Reid, who was a professor at Carnegie Mellon University's California campus before joining Google, is seeking an undisclosed sum in damages. He has also asked the court to restore 119,000 options to buy Google shares at a strike price of 30 cents, which were taken from him when he was fired, according to the complaint.
Google denies any wrongdoing and will fight the lawsuit, a company spokesman said.
"We believe Mr. Reid's complaint is without merit and we will defend against it vigorously," he said.
Reid alleges in the complaint that Google has "an unfair and illegal practice" to "screen out, refuse to hire, scrutinise more strictly, review more harshly, terminate and/or otherwise discriminate against workers age 40 or older".
The average age of male employees at Google is 29.7 years and the average age of female employees is 28.4, according to the complaint. Only 30, or less than 2%, of Google's 1,900 employees are over 40.
Reid claimed that when he was fired in February it was without warning or notice. He was unsuccessful in obtaining another position at the company and claims that he was told he was "not 'compatible' with Google culture, which was one of youth and energy," according to the complaint.
Reid claimed that although Google told him his position was eliminated, he was replaced by a much younger worker hired from outside of Google.
Reid is likely to have a difficult time with his age discrimination claim because he was hired only two years ago, said Alexandra Bodnar, an employment lawyer and partner at Squire Sanders & Dempsey, which is not involved with the case.

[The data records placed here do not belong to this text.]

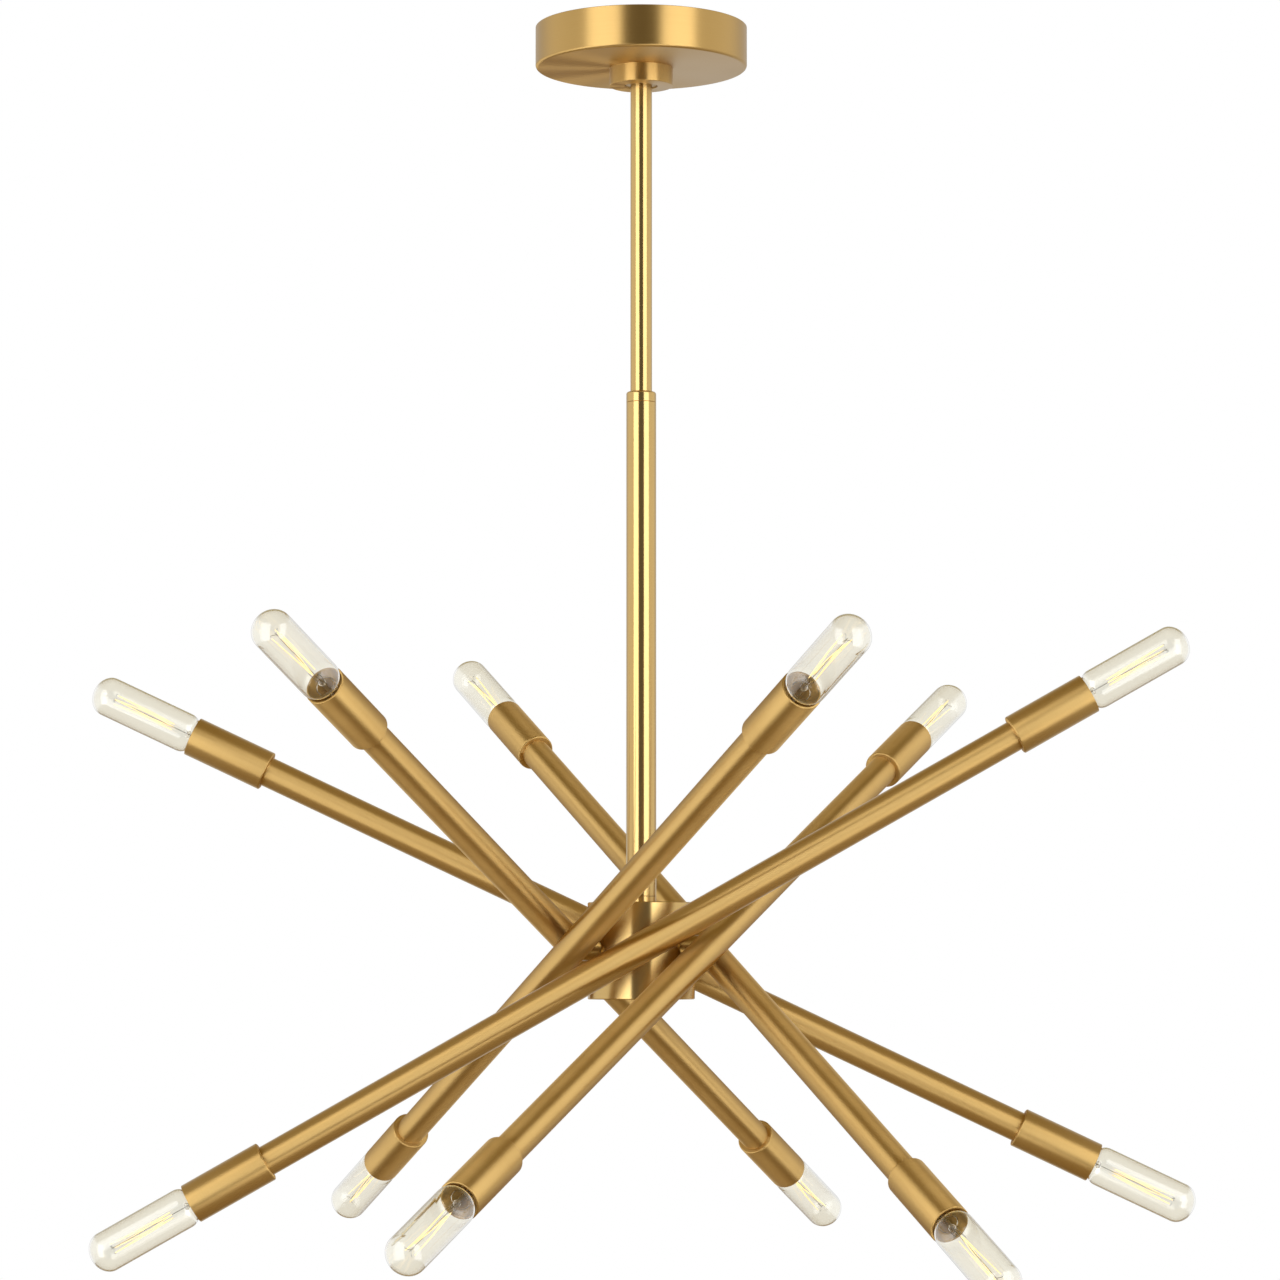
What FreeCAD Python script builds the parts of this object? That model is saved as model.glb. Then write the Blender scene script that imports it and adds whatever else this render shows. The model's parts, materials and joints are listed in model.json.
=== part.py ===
import FreeCAD, Part
import math
import os

# Sputnik chandelier: six straight arms, hung tangent to a round hub, each with a tubular bulb at
# both ends, on a two-diameter stem under a round ceiling canopy with a ball swivel.
# Millimetres, +Z up. The origin is on the ceiling, at the centre of the ceiling bar's back face,
# and the camera side of the chandelier is -Y.

V = FreeCAD.Vector

# ---- how far a cut runs past the face that it opens
cut_over = 1.0

# ---- canopy, against the ceiling
canopy_d = 133.4
canopy_height = 26.0
canopy_wall = 1.2
canopy_edge_radius = 2.0

# ---- ceiling bar, screwed to the outlet box, and what holds the chandelier to it
bar_length = 112.0
bar_width = 22.0
bar_thickness = 2.5
bar_corner_radius = 10.5
slot_pitch = 78.6
slot_length = 15.2
slot_width = 4.8
shank_d = 10.0
shank_bore_d = 6.8
shank_above_ceiling = 9.0
bar_nut_across = 16.0
bar_nut_height = 4.0
ground_screw_d = 4.0
ground_screw_head_d = 7.4
ground_screw_head_height = 2.4
ground_screw_edge_radius = 0.8
ground_screw_length = 5.0
ground_screw_offset = 20.0

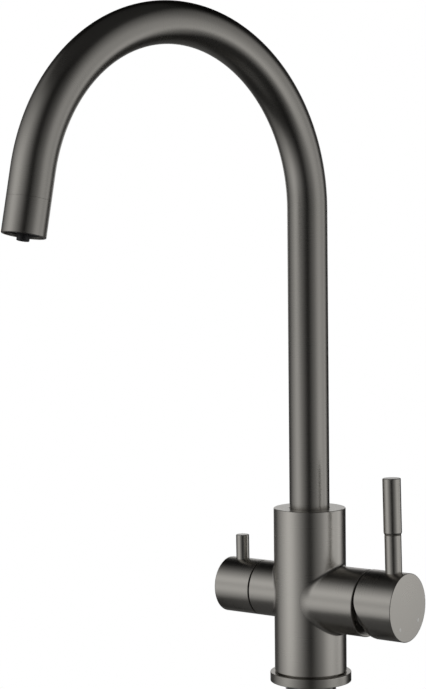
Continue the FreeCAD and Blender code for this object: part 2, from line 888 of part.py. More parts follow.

"It is not like they hired him as a young man and then fired him as an older man," she said. Reid may have a better chance with the disability part of his claim because of California's strict disability laws, but even there challenges remain.
"Diabetes is a disability and he will need to prove that the firing decision was based on that protected characteristic and not a legitimate business reason such as his performance," she said.